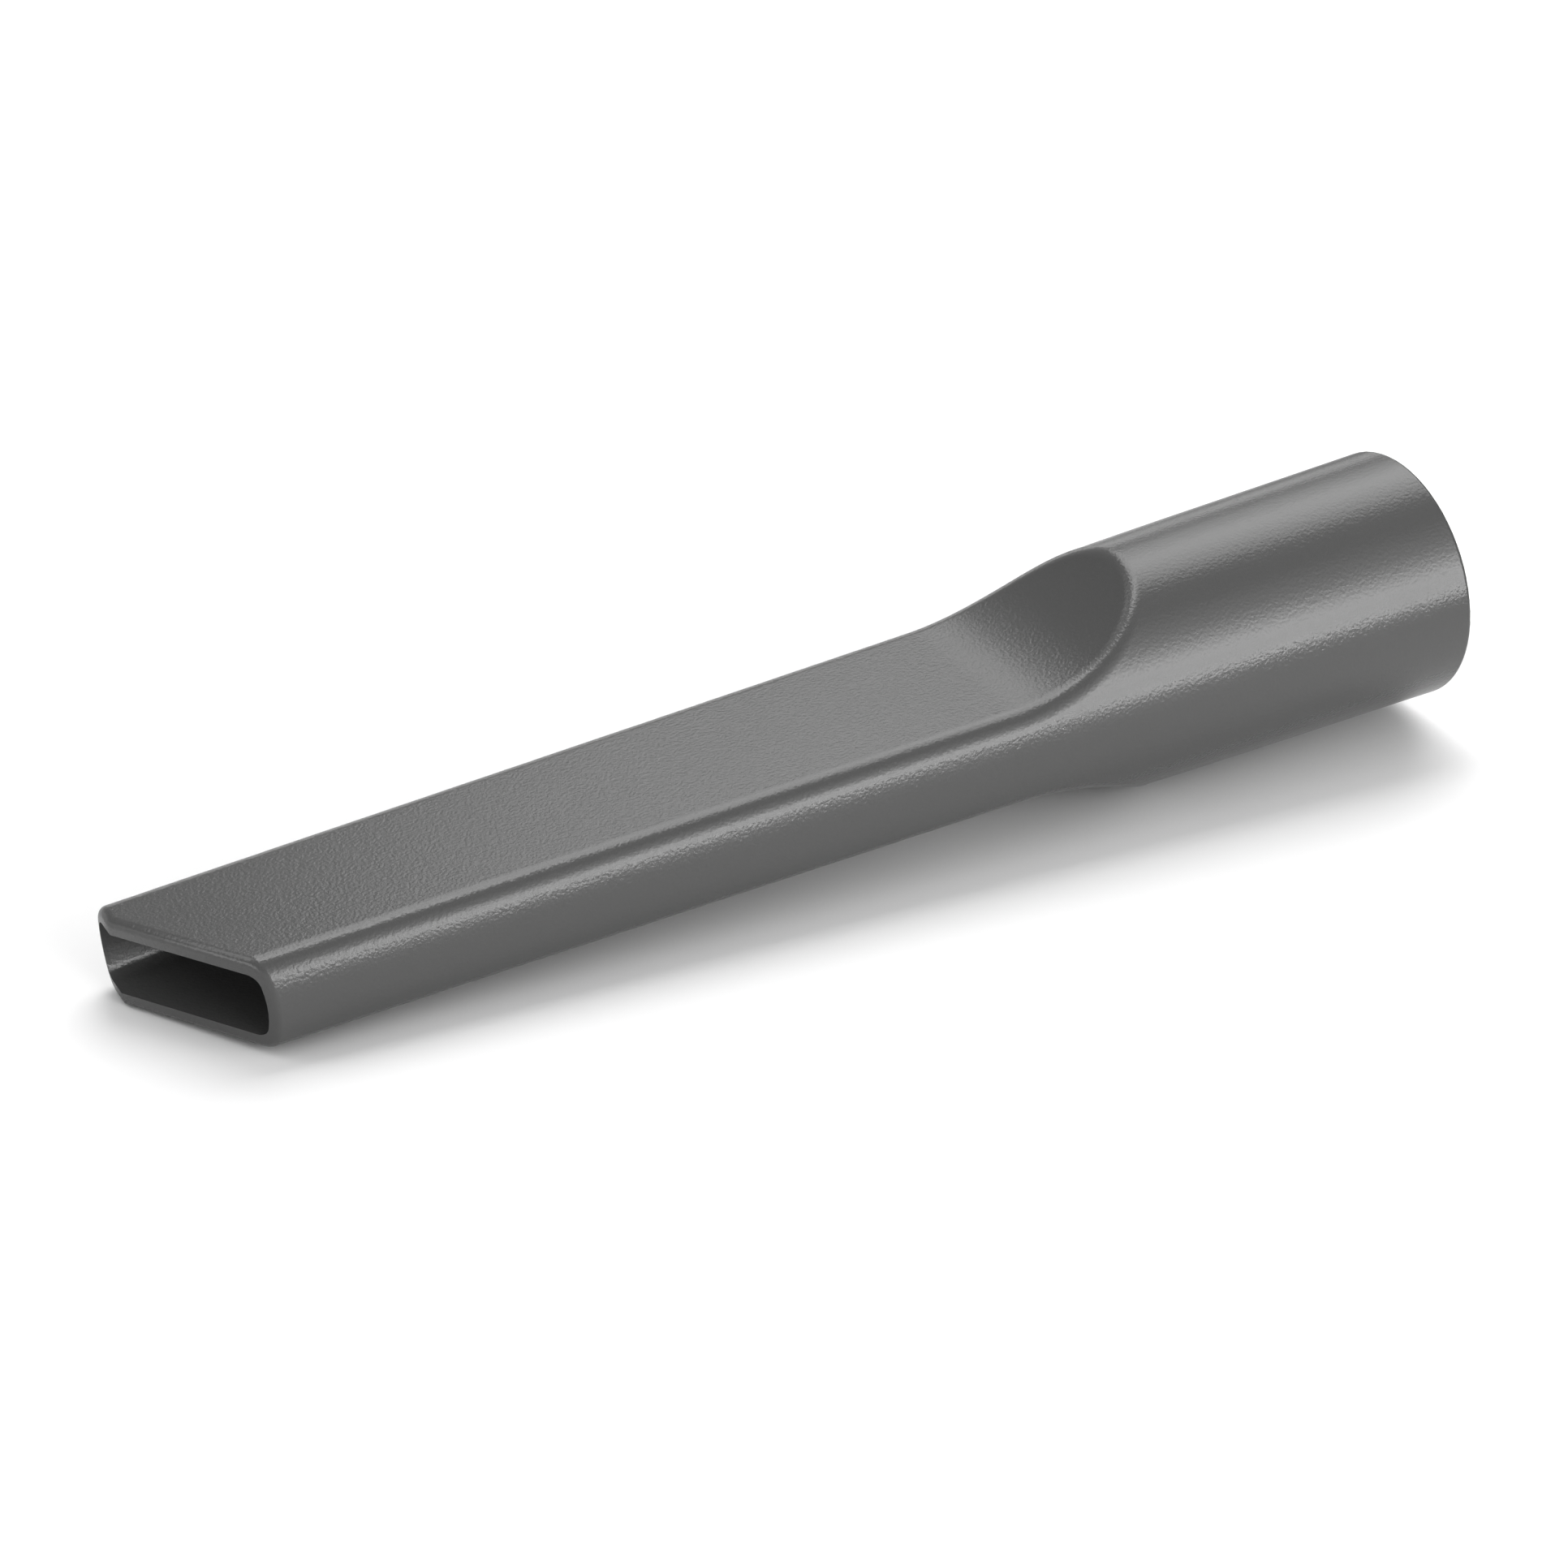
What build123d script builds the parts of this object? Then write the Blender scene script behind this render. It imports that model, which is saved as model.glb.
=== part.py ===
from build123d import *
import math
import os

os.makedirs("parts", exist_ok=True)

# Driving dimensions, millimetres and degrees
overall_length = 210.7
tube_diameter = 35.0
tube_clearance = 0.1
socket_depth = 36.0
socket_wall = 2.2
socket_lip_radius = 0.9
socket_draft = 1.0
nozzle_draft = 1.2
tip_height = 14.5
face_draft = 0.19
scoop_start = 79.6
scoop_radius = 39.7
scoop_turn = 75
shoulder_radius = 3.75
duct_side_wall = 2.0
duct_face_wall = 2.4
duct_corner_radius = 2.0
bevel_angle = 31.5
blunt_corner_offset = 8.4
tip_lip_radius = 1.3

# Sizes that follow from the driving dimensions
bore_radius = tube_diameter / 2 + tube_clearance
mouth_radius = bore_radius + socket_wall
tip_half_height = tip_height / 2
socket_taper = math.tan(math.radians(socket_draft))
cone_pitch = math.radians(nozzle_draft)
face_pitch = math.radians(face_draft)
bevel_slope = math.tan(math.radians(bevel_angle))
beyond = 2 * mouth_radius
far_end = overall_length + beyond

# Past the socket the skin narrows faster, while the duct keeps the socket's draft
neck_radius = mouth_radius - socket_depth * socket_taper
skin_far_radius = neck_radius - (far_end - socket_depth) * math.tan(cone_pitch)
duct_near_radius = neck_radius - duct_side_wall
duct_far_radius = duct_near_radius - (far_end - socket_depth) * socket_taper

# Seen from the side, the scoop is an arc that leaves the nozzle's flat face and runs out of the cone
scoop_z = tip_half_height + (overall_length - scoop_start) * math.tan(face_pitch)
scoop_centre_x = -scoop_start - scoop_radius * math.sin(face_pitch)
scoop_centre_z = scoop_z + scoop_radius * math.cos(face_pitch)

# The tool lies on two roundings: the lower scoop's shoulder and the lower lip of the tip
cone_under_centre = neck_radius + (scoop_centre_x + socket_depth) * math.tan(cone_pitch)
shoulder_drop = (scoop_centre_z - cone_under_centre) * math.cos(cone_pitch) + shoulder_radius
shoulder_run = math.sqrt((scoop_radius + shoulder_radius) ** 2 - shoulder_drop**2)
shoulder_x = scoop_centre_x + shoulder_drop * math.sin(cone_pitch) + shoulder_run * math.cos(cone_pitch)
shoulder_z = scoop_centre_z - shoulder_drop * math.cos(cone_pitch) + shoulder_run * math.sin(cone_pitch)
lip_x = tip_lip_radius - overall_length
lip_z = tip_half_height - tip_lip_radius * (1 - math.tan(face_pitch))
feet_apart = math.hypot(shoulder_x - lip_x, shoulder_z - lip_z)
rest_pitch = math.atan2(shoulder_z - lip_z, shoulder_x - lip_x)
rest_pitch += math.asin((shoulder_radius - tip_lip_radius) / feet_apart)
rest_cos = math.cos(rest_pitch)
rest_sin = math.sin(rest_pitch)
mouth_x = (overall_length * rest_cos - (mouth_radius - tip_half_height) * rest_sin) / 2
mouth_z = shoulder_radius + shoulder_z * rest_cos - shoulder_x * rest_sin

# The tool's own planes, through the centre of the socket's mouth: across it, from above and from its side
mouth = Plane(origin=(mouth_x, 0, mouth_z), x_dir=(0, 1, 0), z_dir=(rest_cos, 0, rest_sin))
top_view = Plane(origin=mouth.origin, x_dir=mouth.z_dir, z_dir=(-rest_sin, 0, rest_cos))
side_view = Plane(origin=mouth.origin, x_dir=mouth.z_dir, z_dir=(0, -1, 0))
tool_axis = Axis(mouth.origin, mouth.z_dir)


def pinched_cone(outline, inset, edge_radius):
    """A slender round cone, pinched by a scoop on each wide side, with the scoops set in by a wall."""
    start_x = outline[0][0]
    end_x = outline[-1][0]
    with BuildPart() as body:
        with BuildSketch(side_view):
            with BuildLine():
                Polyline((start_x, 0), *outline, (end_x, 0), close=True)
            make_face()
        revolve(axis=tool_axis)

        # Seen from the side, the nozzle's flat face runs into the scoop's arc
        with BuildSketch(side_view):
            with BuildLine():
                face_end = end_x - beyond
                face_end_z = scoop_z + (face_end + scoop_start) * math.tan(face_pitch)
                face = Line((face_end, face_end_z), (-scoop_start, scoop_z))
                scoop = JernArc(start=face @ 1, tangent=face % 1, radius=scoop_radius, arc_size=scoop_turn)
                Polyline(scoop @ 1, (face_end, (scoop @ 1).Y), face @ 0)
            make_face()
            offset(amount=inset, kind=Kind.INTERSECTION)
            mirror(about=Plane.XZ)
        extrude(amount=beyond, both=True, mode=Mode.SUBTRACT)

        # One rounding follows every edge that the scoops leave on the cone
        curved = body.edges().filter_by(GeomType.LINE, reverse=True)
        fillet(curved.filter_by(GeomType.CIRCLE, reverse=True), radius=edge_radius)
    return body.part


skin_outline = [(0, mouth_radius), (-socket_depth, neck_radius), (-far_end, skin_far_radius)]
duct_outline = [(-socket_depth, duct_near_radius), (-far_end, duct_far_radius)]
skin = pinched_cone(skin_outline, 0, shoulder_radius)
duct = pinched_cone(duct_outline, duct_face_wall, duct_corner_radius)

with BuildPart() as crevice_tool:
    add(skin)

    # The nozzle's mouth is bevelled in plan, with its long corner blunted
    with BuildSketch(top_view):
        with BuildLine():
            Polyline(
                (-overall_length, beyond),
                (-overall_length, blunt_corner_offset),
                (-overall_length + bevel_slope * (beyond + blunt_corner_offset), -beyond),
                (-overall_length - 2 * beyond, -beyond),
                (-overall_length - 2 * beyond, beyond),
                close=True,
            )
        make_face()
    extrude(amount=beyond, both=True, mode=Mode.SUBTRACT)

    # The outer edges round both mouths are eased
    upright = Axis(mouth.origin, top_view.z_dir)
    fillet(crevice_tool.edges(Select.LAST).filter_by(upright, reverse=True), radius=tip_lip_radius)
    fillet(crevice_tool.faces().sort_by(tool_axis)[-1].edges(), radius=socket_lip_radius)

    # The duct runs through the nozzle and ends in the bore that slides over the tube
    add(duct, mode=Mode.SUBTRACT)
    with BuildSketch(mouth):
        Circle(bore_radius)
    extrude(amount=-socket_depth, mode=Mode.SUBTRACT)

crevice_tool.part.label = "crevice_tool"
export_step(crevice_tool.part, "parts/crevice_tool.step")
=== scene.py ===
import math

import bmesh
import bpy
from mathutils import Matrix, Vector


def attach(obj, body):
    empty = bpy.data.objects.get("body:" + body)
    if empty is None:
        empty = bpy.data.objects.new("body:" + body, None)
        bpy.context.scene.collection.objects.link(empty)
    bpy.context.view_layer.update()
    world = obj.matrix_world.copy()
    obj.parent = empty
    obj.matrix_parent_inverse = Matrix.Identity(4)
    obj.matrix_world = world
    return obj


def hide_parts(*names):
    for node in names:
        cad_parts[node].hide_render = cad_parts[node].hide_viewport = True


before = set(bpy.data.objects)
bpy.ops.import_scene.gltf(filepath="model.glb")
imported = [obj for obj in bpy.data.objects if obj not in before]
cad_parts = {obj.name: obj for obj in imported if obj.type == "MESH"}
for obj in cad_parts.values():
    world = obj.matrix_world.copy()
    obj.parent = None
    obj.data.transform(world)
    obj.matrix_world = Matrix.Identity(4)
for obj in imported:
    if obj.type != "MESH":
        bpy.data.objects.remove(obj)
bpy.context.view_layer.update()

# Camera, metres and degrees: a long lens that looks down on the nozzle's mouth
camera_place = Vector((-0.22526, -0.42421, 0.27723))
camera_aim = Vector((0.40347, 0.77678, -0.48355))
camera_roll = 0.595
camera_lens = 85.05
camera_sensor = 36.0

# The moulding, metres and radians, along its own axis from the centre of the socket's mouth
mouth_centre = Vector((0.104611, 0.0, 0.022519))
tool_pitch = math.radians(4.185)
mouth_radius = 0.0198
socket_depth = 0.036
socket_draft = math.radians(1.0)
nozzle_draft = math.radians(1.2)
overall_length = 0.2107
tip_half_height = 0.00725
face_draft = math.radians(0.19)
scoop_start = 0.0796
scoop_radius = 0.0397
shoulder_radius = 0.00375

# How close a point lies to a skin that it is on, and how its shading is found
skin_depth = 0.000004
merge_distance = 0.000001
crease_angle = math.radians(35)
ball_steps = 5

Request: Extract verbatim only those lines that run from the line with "# The duct runs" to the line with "bpy.context.scene.collection.objects.link(empty)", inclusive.

The response:
    # The duct runs through the nozzle and ends in the bore that slides over the tube
    add(duct, mode=Mode.SUBTRACT)
    with BuildSketch(mouth):
        Circle(bore_radius)
    extrude(amount=-socket_depth, mode=Mode.SUBTRACT)

crevice_tool.part.label = "crevice_tool"
export_step(crevice_tool.part, "parts/crevice_tool.step")
=== scene.py ===
import math

import bmesh
import bpy
from mathutils import Matrix, Vector


def attach(obj, body):
    empty = bpy.data.objects.get("body:" + body)
    if empty is None:
        empty = bpy.data.objects.new("body:" + body, None)
        bpy.context.scene.collection.objects.link(empty)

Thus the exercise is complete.